## AVAILABLE DATA
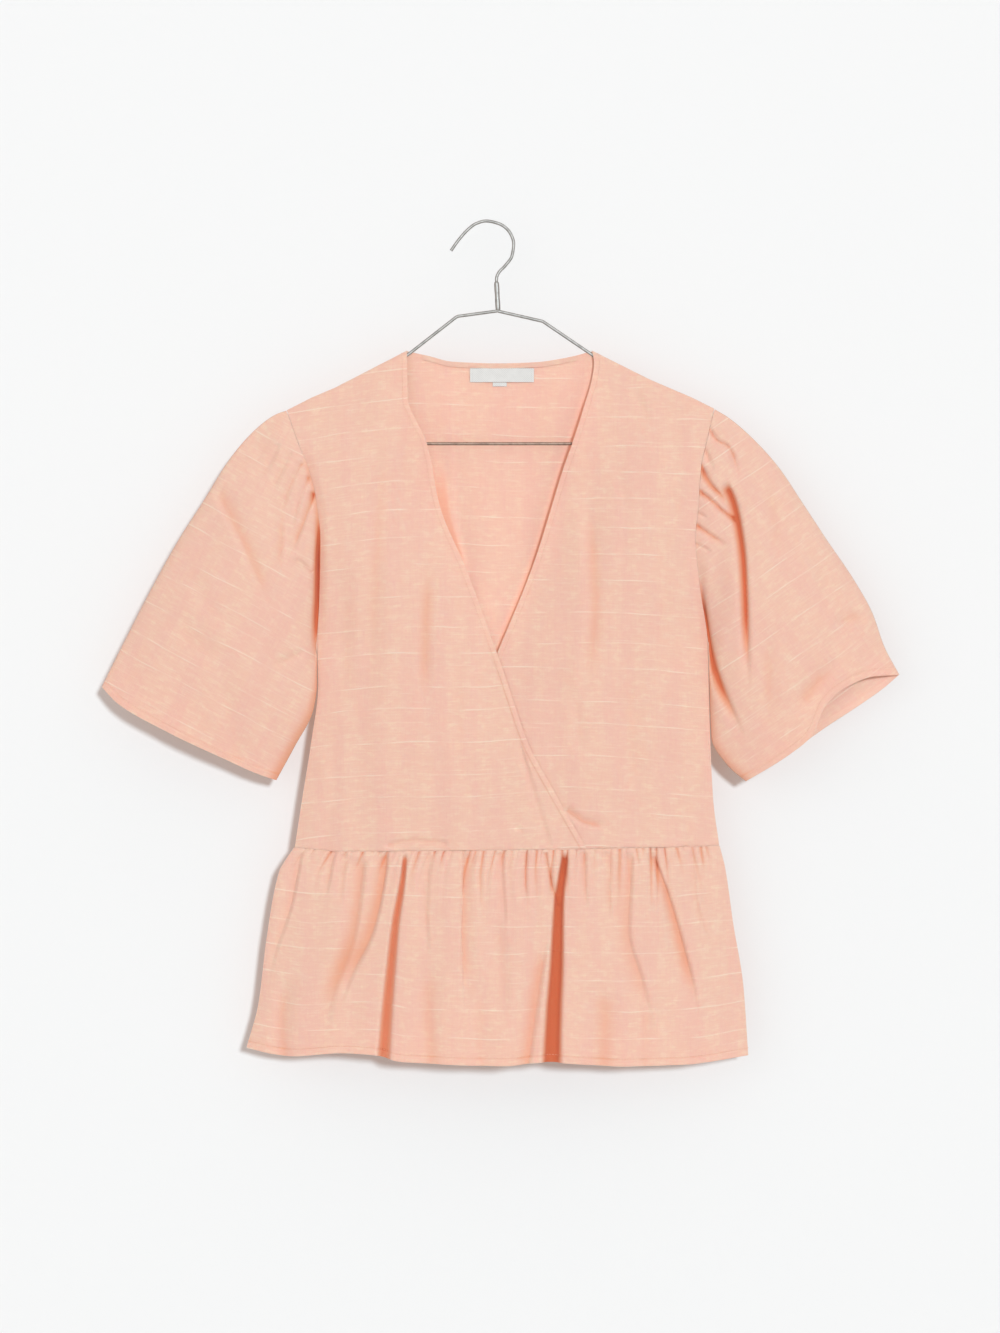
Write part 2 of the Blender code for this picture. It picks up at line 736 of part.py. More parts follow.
def label_grid(centre_x, top, width, height):
    """A flat trim on the inside of the back, moved out from its points."""
    x, drop = np.meshgrid(np.linspace(centre_x - width / 2, centre_x + width / 2, 5),
                          np.linspace(top, top + height, 3))
    depth = -body_depth(x, drop, BACK_DEPTH) + WALL / 2 + LABEL_LIFT + TRIM_WALL / 2
    return place(x, depth, drop)


def add_wire(collection, name, route, diameter, material):
    """A tube along a route of points in millimetres from the hook's crown, in the hanger's plane."""
    curve = bpy.data.curves.new(name, "CURVE")
    curve.dimensions = "3D"
    curve.bevel_depth = diameter * MM / 2
    curve.bevel_resolution = WIRE_SIDES
    curve.use_fill_caps = True
    spline = curve.splines.new("POLY")
    spline.points.add(len(route) - 1)
    for point, (x, z) in zip(spline.points, route):
        point.co = (x * MM, 0.0, z * MM, 1.0)
    curve.materials.append(material)
    wire = bpy.data.objects.new(name, curve)
    collection.objects.link(wire)
    return wire


def rounded(before, corner, after, radius, steps=4):
    """Points of the arc that rounds a corner of the wire."""
    before, corner, after = (np.array(point, float) for point in (before, corner, after))
    back = (before - corner) / np.linalg.norm(before - corner)
    on = (after - corner) / np.linalg.norm(after - corner)
    half = math.acos(np.clip(back @ on, -1, 1)) / 2
    reach = radius / math.tan(half)
    centre = corner + (back + on) / np.linalg.norm(back + on) * radius / math.sin(half)
    start, end = corner + back * reach - centre, corner + on * reach - centre
    turn = math.pi - 2 * half
    shares = np.linspace(0, 1, steps + 1)[:, None]
    arc = (np.sin((1 - shares) * turn) * start + np.sin(shares * turn) * end) / math.sin(turn)
    return [tuple(point) for point in centre + arc]


def arm_route(start, bend, shoulder, corner_x):
    """One side of the hanger: out from the neck, down the shoulder and round the corner to the bar."""
    away = math.copysign(1.0, corner_x - start.x)
    corner = (corner_x, BAR_Z)
    route = [tuple(start)]
    route += rounded(start, bend, shoulder, CORNER_RADIUS)
    route += rounded(bend, shoulder, corner, 3 * CORNER_RADIUS, steps=2)
    route += rounded(shoulder, corner, (start.x, BAR_Z), CORNER_RADIUS)
    route.append((route[-1][0] - away * WIRE, BAR_Z))
    return route


def build():
    for old in list(bpy.data.objects):
        bpy.data.objects.remove(old, do_unlink=True)
    collection = bpy.data.collections.new("peplum_top_on_hanger")
    bpy.context.scene.collection.children.link(collection)
    cotton = (0.82, 0.50, 0.37)

    panels = (
        ("front_over", front_over_grid()),
        ("front_under", front_under_grid()),
        ("back", back_grid()),
        ("peplum_front", peplum_grid(WAIST_GATHERS_FRONT, FRONT_DEPTH, PEPLUM_FRONT_FOLDS, 1)),
        ("peplum_back", peplum_grid(WAIST_GATHERS_BACK, BACK_DEPTH, PEPLUM_BACK_FOLDS, -1)),
        ("back_neck_binding", binding_grid()),
    )
    for name, grid in panels:
        wall = TRIM_WALL if name == "back_neck_binding" else WALL
        mesh = wall_mesh(name, grid, squared_at_edges(normals_of(grid, False)), wall)
        add_piece(collection, name, mesh, principled(name + "_cotton", cotton, 0.9))

    sleeves = (
        ("sleeve_left", LEFT_X, LEFT_EDGE, SLEEVE_LEFT_TOP, SLEEVE_LEFT_UNDER, SLEEVE_LEFT_HEM,
         SLEEVE_LEFT_HEM, SLEEVE_LEFT_FOLDS),
        ("sleeve_right", RIGHT_X, RIGHT_EDGE, SLEEVE_RIGHT_TOP, SLEEVE_RIGHT_UNDER,
         SLEEVE_RIGHT_HEM_FRONT, SLEEVE_RIGHT_HEM_BACK, SLEEVE_RIGHT_FOLDS),
    )
    for name, *edges in sleeves:
        grid = sleeve_grid(*edges)
        mesh = wall_mesh(name, grid, squared_at_armhole(normals_of(grid, True)), WALL, ring=True)
        add_piece(collection, name, mesh, principled(name + "_cotton", cotton, 0.9))

    labels = (
        ("neck_label", label_grid(LABEL_CENTRE_X, LABEL_TOP, LABEL_WIDTH, LABEL_HEIGHT)),
        ("label_tab", label_grid(LABEL_CENTRE_X - 2, LABEL_TOP + LABEL_HEIGHT + SEAM_GAP, TAB_WIDTH, TAB_HEIGHT)),
    )
    for name, grid in labels:
        mesh = wall_mesh(name, grid, squared_at_edges(normals_of(grid, False)), TRIM_WALL)
        add_piece(collection, name, mesh, principled(name + "_white", (0.86, 0.84, 0.8), 0.8))

    steel = (0.5, 0.5, 0.49)
    hook = Route(HOOK)(np.linspace(0, 1, 30))
    arm_left = arm_route(ARM_LEFT_START, ARM_LEFT_BEND, ARM_LEFT_SHOULDER, CORNER_LEFT)
    arm_right = arm_route(ARM_RIGHT_START, ARM_RIGHT_BEND, ARM_RIGHT_SHOULDER, CORNER_RIGHT)
    bar = [(arm_left[-1][0] + JOINT_GAP, BAR_Z), (arm_right[-1][0] - JOINT_GAP, BAR_Z)]
    wires = (
        ("hanger_hook", hook, WIRE),
        ("hanger_neck", (NECK_TOP, NECK_FOOT), NECK_WIRE),
        ("hanger_arm_left", arm_left, WIRE),
        ("hanger_arm_right", arm_right, WIRE),
        ("hanger_bar", bar, WIRE),
    )
    for name, route, diameter in wires:
        add_wire(collection, name, route, diameter, principled(name + "_steel", steel, 0.35, 1.0))


build()
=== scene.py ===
"""Looks of the wrap-front peplum top on its wire hanger.

Each cut piece of cotton is rebuilt from the sizes of its solid, finer and with its creases, gathers,
turned hems and stitching. The hanger, its neck sleeve and the blank label are built here too.

The garment's tables are in millimetres on its front view: x is measured from the centre line and drop
down from the high shoulder points. Depth is measured forwards from the plane of the hanger.
"""

import logging
import math
from dataclasses import dataclass, field, replace
from enum import Enum
from typing import Any, Callable, NamedTuple, Optional, Sequence

import bmesh
import bpy
import numpy as np
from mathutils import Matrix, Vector


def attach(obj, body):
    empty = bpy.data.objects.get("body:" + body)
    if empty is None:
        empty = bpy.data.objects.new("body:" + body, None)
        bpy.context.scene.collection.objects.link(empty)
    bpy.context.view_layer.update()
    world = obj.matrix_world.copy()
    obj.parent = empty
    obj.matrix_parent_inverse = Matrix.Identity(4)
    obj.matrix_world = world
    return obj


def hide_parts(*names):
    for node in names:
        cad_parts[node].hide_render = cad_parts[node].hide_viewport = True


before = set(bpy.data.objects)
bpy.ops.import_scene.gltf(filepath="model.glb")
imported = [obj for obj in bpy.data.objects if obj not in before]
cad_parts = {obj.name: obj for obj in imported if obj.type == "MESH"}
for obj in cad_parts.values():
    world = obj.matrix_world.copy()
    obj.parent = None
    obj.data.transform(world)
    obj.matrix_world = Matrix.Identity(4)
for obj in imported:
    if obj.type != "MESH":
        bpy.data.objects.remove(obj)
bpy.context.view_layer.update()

LOG = logging.getLogger("peplum_top")
Array = np.ndarray
Curve = Callable[[Any], Array]
Colour = tuple[float, float, float]
Piece = bpy.types.Object
Material = bpy.types.Material
Socket = bpy.types.NodeSocket

MM = 0.001
ROOT = "root"

# Angles in degrees past which an edge stays sharp, and how near points are joined, in metres
CLOTH_SHARP = 62
WIRE_SHARP = 50
WELD = 1e-6

# Where the garment hangs from the hook
CENTRE_X = 12.6
SHOULDER_DROP = 115.5


class Edge(NamedTuple):
    """A point of an edge that runs down the garment."""

    drop: float
    x: float


class Across(NamedTuple):
    """A point of an edge that runs across the garment."""

    x: float
    drop: float


class Section(NamedTuple):
    """The cloth's distance from the hanger's plane: at its sides, and in the middle of front and back."""

    drop: float
    side: float
    front: float
    back: float


class Puff(NamedTuple):
    """How far a sleeve's middle stands from the hanger's plane, at a share of the way from armhole to hem."""

    share: float
    depth: float


class Valley(NamedTuple):
    """How deep the armhole seam sinks between the bodice and the sleeve."""

    drop: float
    depth: float


class WirePoint(NamedTuple):
    """A point of the hanger's wire, measured from the hook's crown."""

    x: float
    z: float


def table_of(kind: Callable, *values: Sequence[float]) -> tuple:
    """Makes a table whose rows are of one kind, with its named columns."""
    return tuple(kind(*value) for value in values)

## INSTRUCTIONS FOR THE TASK
Please print exactly, and only, the lines from the line with "steel = (0.5, 0.5, 0.49)" to the line with "if empty is", both included.

## CORRECT RESULT
    steel = (0.5, 0.5, 0.49)
    hook = Route(HOOK)(np.linspace(0, 1, 30))
    arm_left = arm_route(ARM_LEFT_START, ARM_LEFT_BEND, ARM_LEFT_SHOULDER, CORNER_LEFT)
    arm_right = arm_route(ARM_RIGHT_START, ARM_RIGHT_BEND, ARM_RIGHT_SHOULDER, CORNER_RIGHT)
    bar = [(arm_left[-1][0] + JOINT_GAP, BAR_Z), (arm_right[-1][0] - JOINT_GAP, BAR_Z)]
    wires = (
        ("hanger_hook", hook, WIRE),
        ("hanger_neck", (NECK_TOP, NECK_FOOT), NECK_WIRE),
        ("hanger_arm_left", arm_left, WIRE),
        ("hanger_arm_right", arm_right, WIRE),
        ("hanger_bar", bar, WIRE),
    )
    for name, route, diameter in wires:
        add_wire(collection, name, route, diameter, principled(name + "_steel", steel, 0.35, 1.0))


build()
=== scene.py ===
"""Looks of the wrap-front peplum top on its wire hanger.

Each cut piece of cotton is rebuilt from the sizes of its solid, finer and with its creases, gathers,
turned hems and stitching. The hanger, its neck sleeve and the blank label are built here too.

The garment's tables are in millimetres on its front view: x is measured from the centre line and drop
down from the high shoulder points. Depth is measured forwards from the plane of the hanger.
"""

import logging
import math
from dataclasses import dataclass, field, replace
from enum import Enum
from typing import Any, Callable, NamedTuple, Optional, Sequence

import bmesh
import bpy
import numpy as np
from mathutils import Matrix, Vector


def attach(obj, body):
    empty = bpy.data.objects.get("body:" + body)
    if empty is None:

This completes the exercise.